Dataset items
* * * * * * * * *

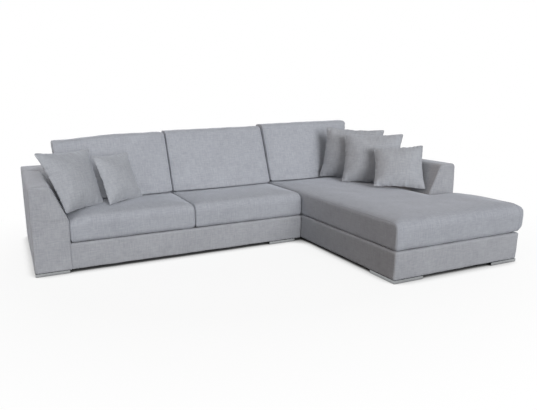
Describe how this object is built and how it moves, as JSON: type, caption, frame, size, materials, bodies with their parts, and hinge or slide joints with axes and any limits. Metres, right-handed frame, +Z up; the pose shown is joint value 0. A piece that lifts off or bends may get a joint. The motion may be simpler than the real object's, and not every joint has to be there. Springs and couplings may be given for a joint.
{
  "type": "corner sofa with chaise",
  "caption": "L-shaped corner sofa: padded seat section with one arm, joined to a chaise with an arm, loose seat and back cushions, throw pillows, low angle feet.",
  "frame": {"origin": "middle of the footprint's bounding rectangle, on the floor", "axes": "+X to the chaise side as seen by someone facing the sofa, +Y from the front of the chaise to the back, +Z up"},
  "size_m": [3.2, 2.24, 0.9117],
  "materials": {
    "frame_fabric": "light blue-grey woven chenille, matt",
    "cushion_fabric": "light blue-grey woven chenille, matt",
    "pillow_fabric": "light blue-grey woven chenille, matt",
    "timber": "planed softwood, unfinished",
    "board": "plywood, unfinished",
    "webbing": "elastic woven webbing",
    "deck_felt": "stitched felt",
    "dust_cloth": "thin black cloth",
    "foam": "open-cell foam",
    "polished_feet": "polished",
    "glide_plastic": "matt black",
    "screw_steel": "zinc plated",
    "plate_steel": "zinc plated",
    "bush_plastic": "moulded"
  },
  "bodies": {
    "left_section": {"left_arm_cover": "frame_fabric", "left_arm_frame": "board", "left_arm_rail": "timber", "left_back_cover": "frame_fabric", "left_back_frame": "board", "left_base_cover": "frame_fabric", "left_centre_rail": "timber", "left_corner_blocks": "timber", "left_deck": "deck_felt", "left_dust_cover": "dust_cloth", "left_foot_screws": "screw_steel", "left_front_foot": "polished_feet", "left_front_rail": "timber", "left_glide_pads": "glide_plastic", "left_joint_rail": "timber", "left_rear_foot": "polished_feet", "left_rear_rail": "timber", "left_rear_seat_rail": "timber", "left_webbing": "webbing", "joint_front_foot": "polished_feet", "joint_rear_foot": "polished_feet", "joint_peg_plates": "plate_steel"},
    "chaise_section": {"chaise_arm_cover": "frame_fabric", "chaise_arm_frame": "board", "chaise_arm_rail": "timber", "chaise_back_cover": "frame_fabric", "chaise_back_frame": "board", "chaise_base_cover": "frame_fabric", "chaise_corner_blocks": "timber", "chaise_cross_rail": "timber", "chaise_deck": "deck_felt", "chaise_dust_cover": "dust_cloth", "chaise_foot_screws": "screw_steel", "chaise_front_left_foot": "polished_feet", "chaise_front_rail": "timber", "chaise_front_right_foot": "polished_feet", "chaise_glide_pads": "glide_plastic", "chaise_joint_rail": "timber", "chaise_rear_left_foot": "polished_feet", "chaise_rear_rail": "timber", "chaise_rear_right_foot": "polished_feet", "chaise_rear_seat_rail": "timber", "chaise_webbing": "webbing", "joint_bushes": "bush_plastic"},
    "left_seat": {"left_seat_cushion": "cushion_fabric", "left_seat_core": "foam"},
    "middle_seat": {"middle_seat_cushion": "cushion_fabric", "middle_seat_core": "foam"},
    "chaise_seat": {"chaise_cushion": "cushion_fabric", "chaise_core": "foam"},
    "left_back": {"left_back_cushion": "cushion_fabric"},
    "middle_back": {"middle_back_cushion": "cushion_fabric"},
    "corner_back": {"corner_back_cushion": "cushion_fabric"},
    "pillow_left_large": {"left_large_pillow": "pillow_fabric"},
    "pillow_left_small": {"left_small_pillow": "pillow_fabric"},
    "pillow_right_rear": {"right_rear_pillow": "pillow_fabric"},
    "pillow_right_middle": {"right_middle_pillow": "pillow_fabric"},
    "pillow_right_front": {"right_front_pillow": "pillow_fabric"}
  },
  "joints": [
    {"name": "chaise_section_lift", "type": "slide", "parent": "left_section", "child": "chaise_section", "axis": [0, 0, 1], "range_m": [0, 0.04]},
    {"name": "left_seat_lift", "type": "slide", "parent": "left_section", "child": "left_seat", "axis": [0, 0, 1], "range_m": [0, 0.15]},
    {"name": "middle_seat_lift", "type": "slide", "parent": "left_section", "child": "middle_seat", "axis": [0, 0, 1], "range_m": [0, 0.15]},
    {"name": "chaise_seat_lift", "type": "slide", "parent": "chaise_section", "child": "chaise_seat", "axis": [0, 0, 1], "range_m": [0, 0.15]},
    {"name": "left_back_lift", "type": "slide", "parent": "left_seat", "child": "left_back", "axis": [0, 0, 1], "range_m": [0, 0.2]},
    {"name": "middle_back_lift", "type": "slide", "parent": "middle_seat", "child": "middle_back", "axis": [0, 0, 1], "range_m": [0, 0.2]},
    {"name": "corner_back_lift", "type": "slide", "parent": "chaise_seat", "child": "corner_back", "axis": [0, 0, 1], "range_m": [0, 0.2]},
    {"name": "left_large_pillow_lift", "type": "slide", "parent": "left_seat", "child": "pillow_left_large", "axis": [0, 0, 1], "range_m": [0, 0.2]},
    {"name": "left_small_pillow_lift", "type": "slide", "parent": "pillow_left_large", "child": "pillow_left_small", "axis": [0, 0, 1], "range_m": [0, 0.2]},
    {"name": "right_rear_pillow_lift", "type": "slide", "parent": "chaise_seat", "child": "pillow_right_rear", "axis": [0, 0, 1], "range_m": [0, 0.2]},
    {"name": "right_middle_pillow_lift", "type": "slide", "parent": "pillow_right_rear", "child": "pillow_right_middle", "axis": [0, 0, 1], "range_m": [0, 0.2]},
    {"name": "right_front_pillow_lift", "type": "slide", "parent": "pillow_right_middle", "child": "pillow_right_front", "axis": [0, 0, 1], "range_m": [0, 0.2]}
  ]
}
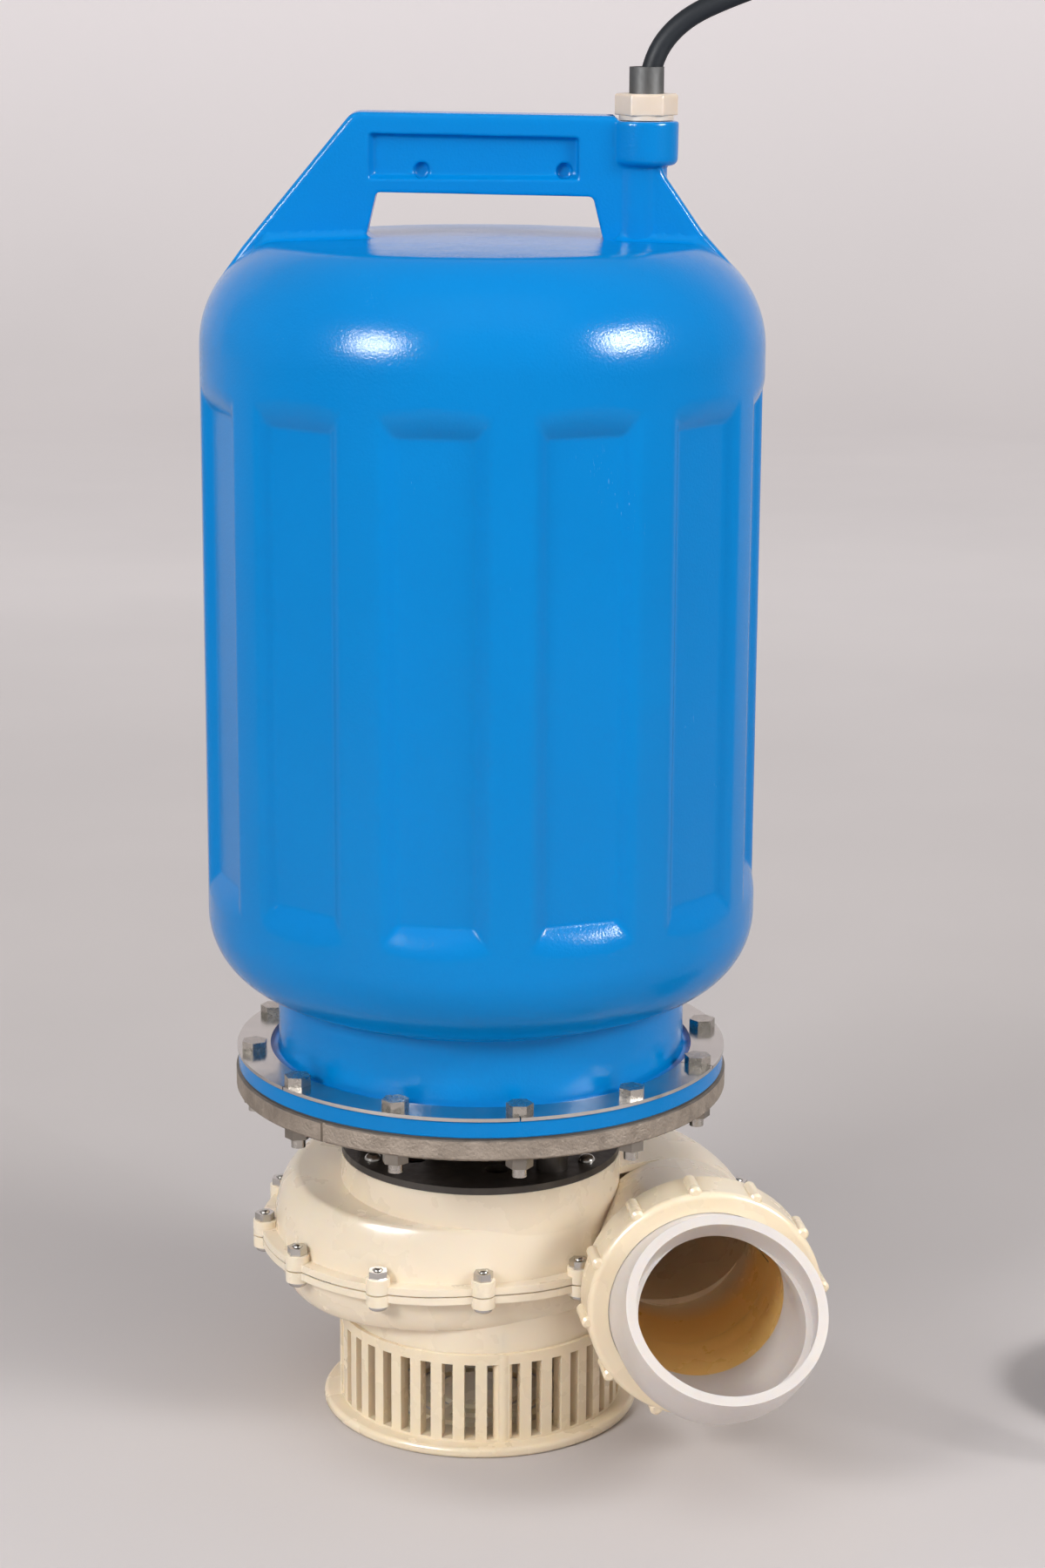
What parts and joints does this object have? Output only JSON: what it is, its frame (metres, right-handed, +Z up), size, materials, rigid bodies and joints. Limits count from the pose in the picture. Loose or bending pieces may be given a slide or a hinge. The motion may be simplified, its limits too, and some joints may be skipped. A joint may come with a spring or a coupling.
{
  "type": "submersible volute water pump",
  "caption": "Submersible pond pump: tall hollow motor housing with a grip on top, spiral casing below, strainer foot, union nut and angled outlet elbow.",
  "frame": {"origin": "centre of the strainer's foot, on the floor and on the pump axis", "axes": "+Z up along the pump axis, -Y towards the side that the outlet faces, +X towards the outlet's side"},
  "size_m": [0.676, 0.3599, 0.8355],
  "materials": {
    "blue_plastic": "glossy moulded blue plastic",
    "cream_plastic": "glossy cream moulded plastic",
    "white_plastic": "slightly translucent white plastic",
    "gland_plastic": "warm white plastic",
    "stainless": "bright stainless steel",
    "cast_aluminium": "rough sand casting",
    "black_iron": "black painted cast iron",
    "steel": "machined steel",
    "lamination": "stacked electrical steel",
    "copper": "enamelled copper wire",
    "rubber": "black rubber",
    "cable_rubber": "dark rubber cable sheath",
    "impeller_plastic": "dark glass-filled plastic",
    "ceramic": "seal ceramic",
    "capacitor_can": "grey capacitor can",
    "terminal_plastic": "black terminal block",
    "brass_pins": "plated brass"
  },
  "bodies": {
    "pump": {"strainer_basket": "cream_plastic", "strainer_screws": "stainless", "lower_volute": "cream_plastic", "volute_gasket": "rubber", "upper_volute": "cream_plastic", "volute_screws": "stainless", "volute_nuts": "stainless", "outlet_gasket": "rubber", "seal_plate": "black_iron", "plate_screws": "stainless", "motor_flange": "cast_aluminium", "bracket_screws": "steel", "flange_gasket": "rubber", "motor_housing": "blue_plastic", "clamp_ring": "stainless", "flange_bolts": "stainless", "flange_nuts": "stainless", "gland_body": "gland_plastic", "gland_nut": "gland_plastic", "cable_bush": "rubber", "motor_frame": "steel", "motor_screws": "steel", "end_shield": "cast_aluminium", "shield_screws": "steel", "stator_core": "lamination", "stator_windings": "copper", "lower_bearing_outer": "steel", "lower_bearing_balls": "steel", "upper_bearing_outer": "steel", "upper_bearing_balls": "steel", "seal_seat": "ceramic", "capacitor": "capacitor_can", "capacitor_clip": "steel", "terminal_block": "terminal_plastic", "inner_lead": "cable_rubber", "power_cable": "cable_rubber", "cable_coil": "cable_rubber", "coil_tie": "rubber", "cable_end": "cable_rubber", "plug_body": "rubber", "plug_pins": "brass_pins"},
    "rotor": {"shaft": "steel", "shaft_key": "steel", "rotor_core": "lamination", "lower_bearing_inner": "steel", "upper_bearing_inner": "steel", "seal_head": "rubber", "impeller": "impeller_plastic", "impeller_nut": "steel"},
    "union_nut": {"union_nut": "cream_plastic"},
    "elbow": {"discharge_elbow": "white_plastic"}
  },
  "joints": [
    {"name": "rotor_spin", "type": "hinge", "parent": "pump", "child": "rotor", "pos_m": [0, 0, 0.3], "axis": [0, 0, 1], "continuous": true},
    {"name": "union_nut_turn", "type": "hinge", "parent": "pump", "child": "union_nut", "pos_m": [0.1251, -0.09111, 0.099], "axis": [0.1392, -0.9903, 0], "continuous": true},
    {"name": "elbow_swivel", "type": "hinge", "parent": "pump", "child": "elbow", "pos_m": [0.12594, -0.09705, 0.099], "axis": [0.1392, -0.9903, 0], "continuous": true}
  ]
}
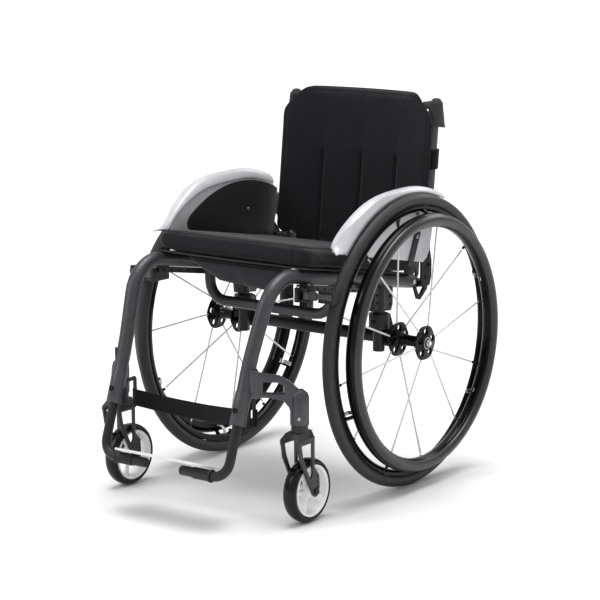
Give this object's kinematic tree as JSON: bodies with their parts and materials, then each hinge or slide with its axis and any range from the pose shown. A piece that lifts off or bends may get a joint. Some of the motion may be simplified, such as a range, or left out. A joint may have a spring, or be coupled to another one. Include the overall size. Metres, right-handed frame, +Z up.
{
  "type": "manual wheelchair",
  "caption": "Rigid-frame manual wheelchair with spoked rear wheels, hand rims, swivel castors, fold-forward backrest, side guards and a footplate.",
  "frame": {"origin": "on the floor, in the middle of the chair's footprint", "axes": "+Z up, the chair faces -Y, its right side is +X"},
  "size_m": [0.5626, 0.8174, 0.775],
  "materials": {
    "frame_paint": "satin anthracite metallic",
    "black_metal": "satin black",
    "steel": "polished",
    "silver_shell": "glossy silver paint",
    "carbon": "glossy woven carbon",
    "tyre": "matt black",
    "castor_rubber": "matt black",
    "black_plastic": "matt",
    "white_plastic": "satin white",
    "plate": "satin light grey",
    "pad_fabric": "knitted spacer fabric",
    "nylon": "woven nylon",
    "webbing": "woven webbing"
  },
  "bodies": {
    "frame": {"side_frame_R": "frame_paint", "side_frame_L": "frame_paint", "drop_tube_R": "frame_paint", "drop_tube_L": "frame_paint", "axle_clamp_R": "black_metal", "axle_clamp_L": "black_metal", "accessory_rail_R": "black_metal", "accessory_rail_L": "black_metal", "castor_arm_R": "frame_paint", "castor_arm_L": "frame_paint", "axle_pin_R": "steel", "axle_pin_L": "steel", "strap_loop_R": "black_plastic", "strap_loop_L": "black_plastic", "back_hinge_R": "black_metal", "back_hinge_L": "black_metal", "side_guard_R": "silver_shell", "side_guard_L": "silver_shell", "guard_panel_R": "carbon", "guard_panel_L": "carbon", "lock_base_R": "black_metal", "lock_base_L": "black_metal", "front_cross_tube": "frame_paint", "axle_tube": "black_metal", "calf_strap": "webbing", "seat_sling": "nylon", "seat_cushion": "pad_fabric", "seat_pouch": "nylon"},
    "wheel_right": {"tyre_R": "tyre", "rim_R": "black_metal", "hub_R": "steel", "handrim_R": "black_metal"},
    "castor_fork_right": {"castor_fork_R": "frame_paint", "castor_axle_R": "black_metal"},
    "castor_wheel_right": {"castor_tyre_R": "castor_rubber", "castor_rim_R": "white_plastic"},
    "wheel_lock_right": {"lock_arm_R": "frame_paint", "lock_shoe_R": "black_plastic"},
    "wheel_left": {"tyre_L": "tyre", "rim_L": "black_metal", "hub_L": "steel", "handrim_L": "black_metal"},
    "castor_fork_left": {"castor_fork_L": "frame_paint", "castor_axle_L": "black_metal"},
    "castor_wheel_left": {"castor_tyre_L": "castor_rubber", "castor_rim_L": "white_plastic"},
    "wheel_lock_left": {"lock_arm_L": "frame_paint", "lock_shoe_L": "black_plastic"},
    "backrest": {"back_post_R": "frame_paint", "back_post_L": "frame_paint", "post_cap_R": "nylon", "post_cap_L": "nylon", "post_strap_R": "webbing", "post_strap_L": "webbing", "back_pad": "pad_fabric"},
    "footrest": {"foot_tube_R": "black_metal", "foot_tube_L": "black_metal"},
    "footplate": {"foot_sleeve_R": "black_plastic", "foot_sleeve_L": "black_plastic", "footplate": "plate"}
  },
  "joints": [
    {"name": "wheel_spin_right", "type": "hinge", "parent": "frame", "child": "wheel_right", "pos_m": [0.233, 0.11375, 0.295], "axis": [1, 0, 0], "continuous": true},
    {"name": "wheel_spin_left", "type": "hinge", "parent": "frame", "child": "wheel_left", "pos_m": [-0.233, 0.11375, 0.295], "axis": [1, 0, 0], "continuous": true},
    {"name": "castor_swivel_right", "type": "hinge", "parent": "frame", "child": "castor_fork_right", "pos_m": [0.2236, -0.24825, 0.19], "axis": [0, 0, 1], "continuous": true},
    {"name": "castor_spin_right", "type": "hinge", "parent": "castor_fork_right", "child": "castor_wheel_right", "pos_m": [0.2236, -0.22525, 0.0625], "axis": [1, 0, 0], "continuous": true},
    {"name": "castor_swivel_left", "type": "hinge", "parent": "frame", "child": "castor_fork_left", "pos_m": [-0.2236, -0.24825, 0.19], "axis": [0, 0, 1], "continuous": true},
    {"name": "castor_spin_left", "type": "hinge", "parent": "castor_fork_left", "child": "castor_wheel_left", "pos_m": [-0.2236, -0.22525, 0.0625], "axis": [1, 0, 0], "continuous": true},
    {"name": "backrest_fold", "type": "hinge", "parent": "frame", "child": "backrest", "pos_m": [0, 0.22375, 0.451], "axis": [1, 0, 0], "range_deg": [0, 65]},
    {"name": "wheel_lock_swing_right", "type": "hinge", "parent": "frame", "child": "wheel_lock_right", "pos_m": [0.192, -0.18425, 0.429], "axis": [0, 0, 1], "range_deg": [-70, 4]},
    {"name": "wheel_lock_swing_left", "type": "hinge", "parent": "frame", "child": "wheel_lock_left", "pos_m": [-0.192, -0.18425, 0.429], "axis": [0, 0, 1], "range_deg": [-4, 70]},
    {"name": "footrest_height", "type": "slide", "parent": "frame", "child": "footrest", "axis": [0, -0.3194, -0.9476], "range_m": [-0.03, 0.04]},
    {"name": "footplate_tilt", "type": "hinge", "parent": "footrest", "child": "footplate", "pos_m": [0, -0.38065, 0.106], "axis": [1, 0, 0], "range_deg": [-15, 15]}
  ]
}
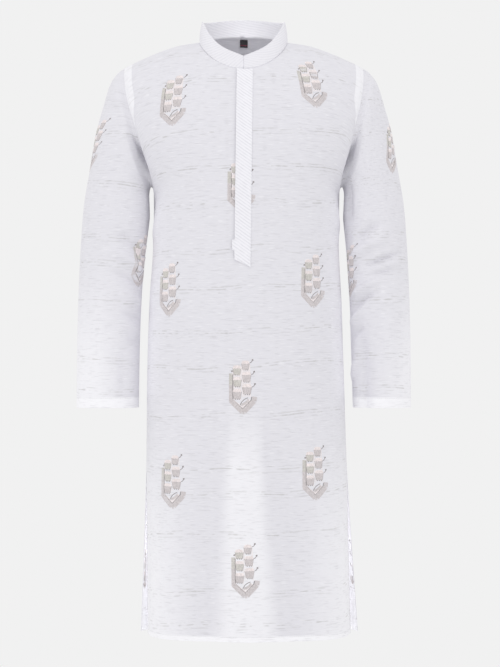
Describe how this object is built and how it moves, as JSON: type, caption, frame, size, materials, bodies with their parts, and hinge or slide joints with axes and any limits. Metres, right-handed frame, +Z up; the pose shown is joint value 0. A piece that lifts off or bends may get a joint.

* * * * * * * * *

Instructions to follow
Search the data above for the string "object" and return every line that has it.

Task result
Describe how this object is built and how it moves, as JSON: type, caption, frame, size, materials, bodies with their parts, and hinge or slide joints with axes and any limits. Metres, right-handed frame, +Z up; the pose shown is joint value 0. A piece that lifts off or bends may get a joint. The motion may be simpler than the real object's, and not every joint has to be there. Springs and couplings may be given for a joint.
What parts and joints does this object have? Output only JSON: what it is, its frame (metres, right-handed, +Z up), size, materials, rigid bodies and joints. Limits count from the pose in the picture. Loose or bending pieces may be given a slide or a hinge. The motion may be simplified, its limits too, and some joints may be skipped. A joint may come with a spring or a coupling.
Give this object's kinematic tree as JSON: bodies with their parts and materials, then each hinge or slide with its axis and any range from the pose shown. A piece that lifts off or bends may get a joint. Some of the motion may be simplified, such as a range, or left out. A joint may have a spring, or be coupled to another one. Include the overall size. Metres, right-handed frame, +Z up.
Describe how this object is built and how it moves, as JSON: type, caption, frame, size, materials, bodies with their parts, and hinge or slide joints with axes and any limits. Metres, right-handed frame, +Z up; the pose shown is joint value 0. A piece that lifts off or bends may get a joint.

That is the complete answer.